Return exactly the lines that run from the beginning through the line containing "GLUE_DARK = linear(206, 200, 172)", both included, and no others.

+++ DATASET EXTRACT

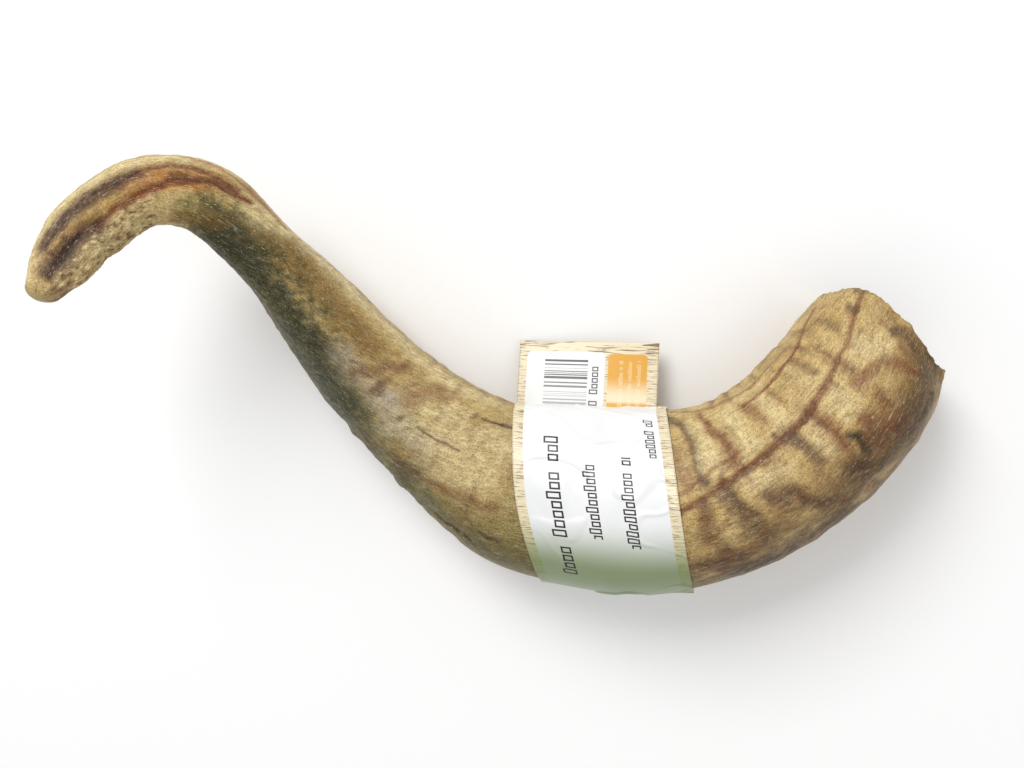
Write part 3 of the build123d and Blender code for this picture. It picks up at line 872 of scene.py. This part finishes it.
# ---------------------------------------------------------------- label materials
PAPER_WHITE = linear(236, 237, 236)
PAPER_SHADE = linear(214, 216, 220)
PAPER_BACK = linear(236, 234, 226)
WOOD_PALE = linear(232, 219, 186)
WOOD_DARK = linear(132, 102, 64)
PATCH = linear(222, 162, 48)
PATCH_PALE = linear(250, 238, 210)
PATCH_PRINT = linear(252, 236, 200)
INK = linear(38, 36, 38)
# A painted green reflection: green bounce light on the lower part of the band, laid into its colour.
PAINTED_GREEN_REFLECTION = linear(112, 132, 74)
GLUE_PALE = linear(226, 222, 200)
GLUE_DARK = linear(206, 200, 172)

# Where things are printed on the strip: w from, w to, v from, v to.
FLAG_PANEL = (-16.2, 4.6, -16.2, 6.0)
SLEEVE_PANEL = (-15.9, 15.9, -0.6, 150.0)
PATCH_PLACE = (5.4, 15.6, -15.8, 0.2)
BARS_PLACE = (-11.4, 0.1, -14.4, -0.4)
CORNER = 1.2  # radius of the corners of the panel and the patch
END_BORDER = -15.6  # beyond this v the wood grain runs along the end of the flag
# And lines of print, with the length of a letter and a seed.
DARK_LINES = [
    (0.7, 2.9, -13.0, -2.0, 1.5, 5),
    (-11.0, -7.6, 25.3, 64.4, 2.3, 7),
    (-2.4, 0.4, 34.0, 52.7, 1.7, 8),
    (5.8, 8.6, 32.3, 54.4, 1.7, 14),
    (12.4, 14.6, 19.6, 32.2, 1.4, 13),
]
FAINT_LINES = [
    (8.2, 9.3, -14.0, -1.0, 0.7, 1),
    (10.6, 11.6, -14.0, -1.0, 0.7, 2),
    (12.9, 13.9, -14.0, -1.0, 0.7, 3),
]
PEN = 0.13  # width of the pen, as a share of a line's height
EXTRA_HEIGHT = 0.28  # how much of a line's height only its tall letters reach
TALL_FROM = 0.72  # of the dice from 0 to 1
GAP_BELOW = 0.14
SIDE_GAP = 0.1  # gap at each side of a letter, as a share of its length
FIRST_LETTER = 200.0  # added to v, so that letters are counted from above 0
SEED_STEP = 31.0


class PrintShader(Shader):
    """A material of the label, which reads the strip's own coordinates."""

    def __init__(self, name):
        super().__init__(name)
        self.place = self.attribute("strip")
        split = self.node("SeparateXYZ")
        self.put(split.inputs[0], self.place)
        self.w, self.v = split.outputs[0], split.outputs[1]

    def box(self, w0, w1, v0, v1):
        """1 inside a rectangle of the strip, 0 outside it."""
        within_w = self.maths("COMPARE", self.w, (w0 + w1) / 2, (w1 - w0) / 2)
        within_v = self.maths("COMPARE", self.v, (v0 + v1) / 2, (v1 - v0) / 2)
        return self.maths("MULTIPLY", within_w, within_v)

    def rounded_box(self, w0, w1, v0, v1):
        """1 inside a rectangle with rounded corners, 0 outside it."""
        squares = []
        for at, low, high in ((self.w, w0, w1), (self.v, v0, v1)):
            from_middle = self.maths("ABSOLUTE", self.maths("SUBTRACT", at, (low + high) / 2))
            past_corner = self.maths("SUBTRACT", from_middle, (high - low) / 2 - CORNER)
            squares.append(self.maths("POWER", self.maths("MAXIMUM", past_corner, 0.0), 2.0))
        far = self.maths("SQRT", self.maths("ADD", *squares))
        return self.maths("LESS_THAN", far, CORNER)

    def line_of_words(self, w0, w1, v0, v1, letter, seed):
        """A line of small empty boxes in groups, standing in for a line of print."""
        height = w1 - w0
        along_line = self.maths("DIVIDE", self.maths("ADD", self.v, FIRST_LETTER), letter)
        dice = self.node("TexWhiteNoise", noise_dimensions="1D")
        number = self.maths("FLOOR", along_line)
        self.put(dice.inputs["W"], self.maths("ADD", number, seed * SEED_STEP))
        chance = dice.outputs["Value"]
        within = self.maths("MULTIPLY", self.maths("FRACT", along_line), letter)
        tall = self.maths("GREATER_THAN", chance, TALL_FROM)
        extra = self.maths("MULTIPLY", tall, EXTRA_HEIGHT * height)
        top = self.maths("SUBTRACT", w0 + EXTRA_HEIGHT * height, extra)

        def letter_box(inset):
            after = self.maths("GREATER_THAN", within, SIDE_GAP * letter + inset)
            before = self.maths("LESS_THAN", within, (1 - SIDE_GAP) * letter - inset)
            below = self.maths("GREATER_THAN", self.w, self.maths("ADD", top, inset))
            above = self.maths("LESS_THAN", self.w, w1 - inset)
            sides = self.maths("MULTIPLY", after, before)
            return self.maths("MULTIPLY", sides, self.maths("MULTIPLY", below, above))

        outline = self.maths("SUBTRACT", letter_box(0.0), letter_box(PEN * height))
        letters = self.maths("MULTIPLY", outline, self.maths("GREATER_THAN", chance, GAP_BELOW))
        return self.maths("MULTIPLY", letters, self.box(w0 - 0.1, w1 + 0.1, v0, v1))

    def words(self, lines):
        """Several lines of words as one mask."""
        mask = self.line_of_words(*lines[0])
        for line in lines[1:]:
            mask = self.maths("MAXIMUM", mask, self.line_of_words(*line))
        return mask

    def bars(self, w0, w1, v0, v1):
        """Irregular bars across the strip, which spell nothing."""
        wobble = self.node("TexNoise", noise_dimensions="1D")
        self.put(wobble.inputs["W"], self.v)
        wobble.inputs["Scale"].default_value = 1.35
        wobble.inputs["Detail"].default_value = 2.0
        lines = self.maths("GREATER_THAN", wobble.outputs["Fac"], 0.52)
        return self.maths("MULTIPLY", self.box(w0, w1, v0, v1), lines)

    def wood_grain(self):
        """The printed border: ticks down the sides, flowing lines along the flag's end."""
        ticks = self.noise(self.stretched(self.place, (0.22, 3.2, 1)), detail=4.0, roughness=0.7)
        flowing = self.noise(self.stretched(self.place, (0.12, 1.3, 1)), detail=3.0, distortion=0.9)
        wood = self.mix(self.maths("LESS_THAN", self.v, END_BORDER), ticks, flowing)
        return self.mix(self.between(wood, 0.5, 0.62), WOOD_PALE, WOOD_DARK)

    def orange_patch(self):
        """The patch, faded away from the crease with a darker strip along it and pale print."""
        fade = self.between(self.v, -10.0, -4.0, 1.0, 0.2)
        lower_strip = self.between(self.v, -3.6, -2.6, 0.0, 0.75)
        colour = self.mix(self.maths("ADD", fade, lower_strip, clamp=True), PATCH_PALE, PATCH)
        faint = self.maths("MULTIPLY", self.words(FAINT_LINES), 0.6)
        return self.mix(faint, colour, PATCH_PRINT)


def label_print():
    """White paper with a wood-grain border, an orange patch, a painted green reflection, bars and boxes."""
    shader = PrintShader("label_print")
    # Painted shade: soft grey patches that stand in for the shade of the paper's wrinkles.
    painted_wrinkle_shade = shader.noise(shader.stretched(shader.place, (0.08, 0.06, 1)), detail=2.0)
    white = shader.mix(shader.between(painted_wrinkle_shade, 0.35, 0.7, 0.0, 0.25), PAPER_WHITE, PAPER_SHADE)
    panel = shader.maths("MAXIMUM", shader.rounded_box(*FLAG_PANEL), shader.box(*SLEEVE_PANEL))
    printed = shader.mix(panel, shader.wood_grain(), white)
    printed = shader.mix(shader.rounded_box(*PATCH_PLACE), printed, shader.orange_patch())
    # Painted green reflection of bounce light over the lower part of the band.
    reflection_start = shader.between(shader.v, 47.0, 62.0, 0.0, 0.88)
    reflection_end = shader.between(shader.v, 84.0, 100.0, 1.0, 0.0)
    printed = shader.mix(shader.maths("MULTIPLY", reflection_start, reflection_end), printed, PAINTED_GREEN_REFLECTION)
    worn_ink = shader.between(shader.v, -12.0, 0.0, 0.95, 0.45)
    ink = shader.maths("MULTIPLY", shader.bars(*BARS_PLACE), worn_ink)
    ink = shader.maths("MAXIMUM", ink, shader.words(DARK_LINES))
    printed = shader.mix(ink, printed, INK)
    on_face = shader.maths("GREATER_THAN", shader.attribute("printed", "Fac"), 0.5)
    shader.finish("Base Color", shader.mix(on_face, PAPER_BACK, printed))
    fibre = shader.noise(shader.stretched(shader.place, (3.0, 3.0, 1)), detail=5.0)
    shader.finish("Roughness", shader.between(fibre, 0.3, 0.7, 0.28, 0.40))
    shader.finish("Normal", shader.bump(fibre, 0.15, 0.04))
    return shader.material


def label_glue_film():
    """A film of dried glue, uneven in colour and gloss."""
    shader = Shader("label_glue_film")
    lumps = shader.noise(shader.attribute("strip"), scale=1.5, detail=4.0)
    shader.finish("Base Color", shader.mix(lumps, GLUE_PALE, GLUE_DARK))
    shader.finish("Roughness", shader.between(lumps, 0.3, 0.7, 0.3, 0.5))
    return shader.material


paper_material = label_print()
for piece in (label_sleeve, flag_front, flag_back):
    piece.data.materials.append(paper_material)
glue.data.materials.append(label_glue_film())


# ---------------------------------------------------------------- floor, light and camera
def floor_paper():
    """Plain pale matt paper."""
    shader = Shader("floor_paper")
    shader.finish("Base Color", (0.97, 0.97, 0.97, 1))
    shader.finish("Roughness", 0.9)
    shader.finish("Specular IOR Level", 0.1)
    return shader.material


FLOOR_HALF = 2000.0
FLOOR_GAP = 0.0001  # metres under the lowest point
floor_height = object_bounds()[0][2] - FLOOR_GAP
floor_corners = np.array([(-1, -1, 0), (1, -1, 0), (1, 1, 0), (-1, 1, 0)]) * FLOOR_HALF
floor = new_mesh("floor", floor_corners, [(0, 1, 2, 3)])
floor.location.z = floor_height
floor.data.materials.append(floor_paper())

world = bpy.data.worlds.new("studio")
world.use_nodes = True
backdrop = world.node_tree.nodes["Background"]
backdrop.inputs["Color"].default_value = (1, 1, 1, 1)
backdrop.inputs["Strength"].default_value = 0.58
bpy.context.scene.world = world


def area_light(name, position, size, power):
    """A soft square lamp that points at the horn."""
    light = bpy.data.lights.new(name, "AREA")
    light.size = size
    light.energy = power
    lamp = bpy.data.objects.new(name, light)
    lamp.location = position
    towards = Vector((0, 0, 0.02)) - Vector(position)
    lamp.rotation_euler = towards.to_track_quat("-Z", "Y").to_euler()
    bpy.context.scene.collection.objects.link(lamp)


area_light("key", position=(-0.35, 0.75, 0.9), size=0.6, power=9.0)
area_light("fill", position=(0.7, -0.3, 0.9), size=0.8, power=1.6)

EYE = np.array((35.3, 35.1, 284.9)) + TO_ORIGIN
LOOK = Vector((-0.135, -0.139, -0.981)).normalized()
UP_HINT = Vector((-0.019, 0.990, -0.138))
right = LOOK.cross(UP_HINT).normalized()
up = right.cross(LOOK)
camera_data = bpy.data.cameras.new("camera")
camera_data.sensor_width = 36.0
camera_data.lens = 37.97
camera_data.clip_start = 0.01
camera = bpy.data.objects.new("camera", camera_data)
axes = Matrix((right, up, -LOOK)).transposed().to_4x4()
camera.matrix_world = Matrix.Translation(Vector(EYE * MM)) @ axes
bpy.context.scene.collection.objects.link(camera)
bpy.context.scene.camera = camera
bpy.context.scene.view_settings.view_transform = "Standard"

++++++

## SOLUTION BELOW
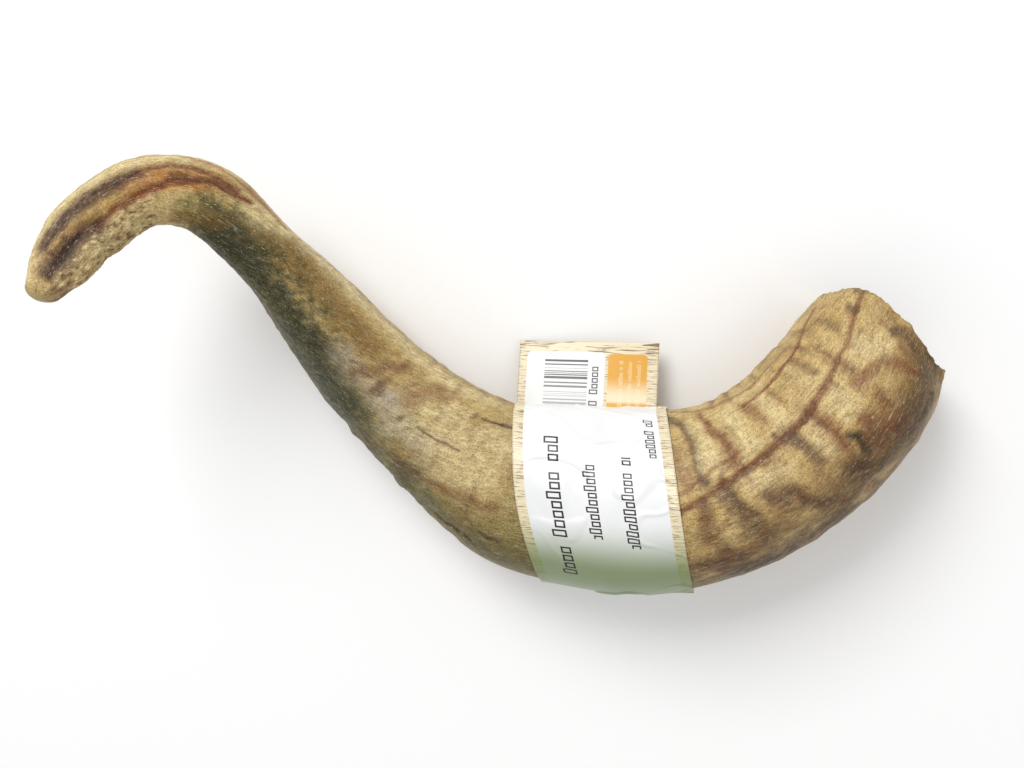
Write part 3 of the build123d and Blender code for this picture. It picks up at line 872 of scene.py. This part finishes it.
# ---------------------------------------------------------------- label materials
PAPER_WHITE = linear(236, 237, 236)
PAPER_SHADE = linear(214, 216, 220)
PAPER_BACK = linear(236, 234, 226)
WOOD_PALE = linear(232, 219, 186)
WOOD_DARK = linear(132, 102, 64)
PATCH = linear(222, 162, 48)
PATCH_PALE = linear(250, 238, 210)
PATCH_PRINT = linear(252, 236, 200)
INK = linear(38, 36, 38)
# A painted green reflection: green bounce light on the lower part of the band, laid into its colour.
PAINTED_GREEN_REFLECTION = linear(112, 132, 74)
GLUE_PALE = linear(226, 222, 200)
GLUE_DARK = linear(206, 200, 172)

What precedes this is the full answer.